W wymienionych przypadkach należałoby umieścić na pomniku czy obok tablicę informacyjną na temat jego historii i propagandowego celu, jakiemu służył.
– zburzenie bryły i zawieszenie orła na „kominie”,
– zburzenie bryły i umieszczenie wspinających się postaci na „kominie”.
– pozostawienie i opatrzenie napisem, że to część ekspozycji pobliskiego muzeum plus tablice informacyjne o fałszowaniu historii w czasach PRL.
Zobacz, co na temat pomnika powiedzieli wczoraj w „Rozmowie Dnia” w TVP Łódź dwaj pabianiczanie-historycy: Dariusz Jakóbek i Sebastian Adamkiewicz – TUTAJ.
Zburzyć w p…u a gruz do utwardzania dróg
W większości przytoczonych przypadków zachowane pozostałości i tak będą niepoprawne politycznie… ;-)
Wierzchnią warstwę można przecież zeszlifować, udostępnić jakiemuś artyście i zrobić reprezentacyjny motyw industrialny, wszakże “komin” przy pomniku już jest! ;-)
Też tak uważam…… do zburzenia ten teren można pięknie zagospodarować a jak nie widomo jak to pojeżdzić po miasteczkach. A pamięć o ludziach można na wiele innych sposobów zachować.
Przede wszystkim ten pomnik należy usunąć. Przestrzeń od Starego Rynku do Parku Słowackiego przestanie być przedzielona paskudnym klocem. To zupełnie zmieni estetykę całego Starego Miasta, kiedy z jednego punktu będzie można widzieć dwa najważniejsze i najstarsze zabytki, oraz całe miasto na przestrzał wzdłuż Warszawskiej i Zamkowej.

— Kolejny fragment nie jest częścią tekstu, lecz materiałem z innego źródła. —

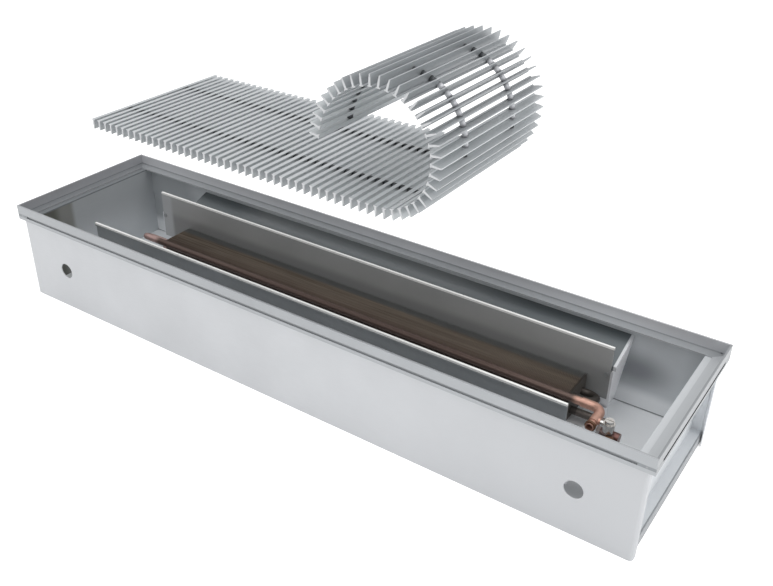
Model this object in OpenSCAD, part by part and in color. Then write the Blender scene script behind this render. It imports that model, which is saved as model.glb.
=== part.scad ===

Zlikwidować to trzeba pomnik Legionisty i ulicę Piłsudskiego. Piłsudski wysługiwał się Niemcom, chciał im podarować Wielkopolskę i Śląsk-nie chciał ich powrotu do Macierzy. Do tego ma na koncie Zamach majowy i strzelanie do robotników i chłopów w 1937 roku coś koło 2000-3000 zabitych Polaków. Do tego prześladowania Korfantego, Witosa i wielu innych wybitnych Polaków w Berezie Kartuskiej.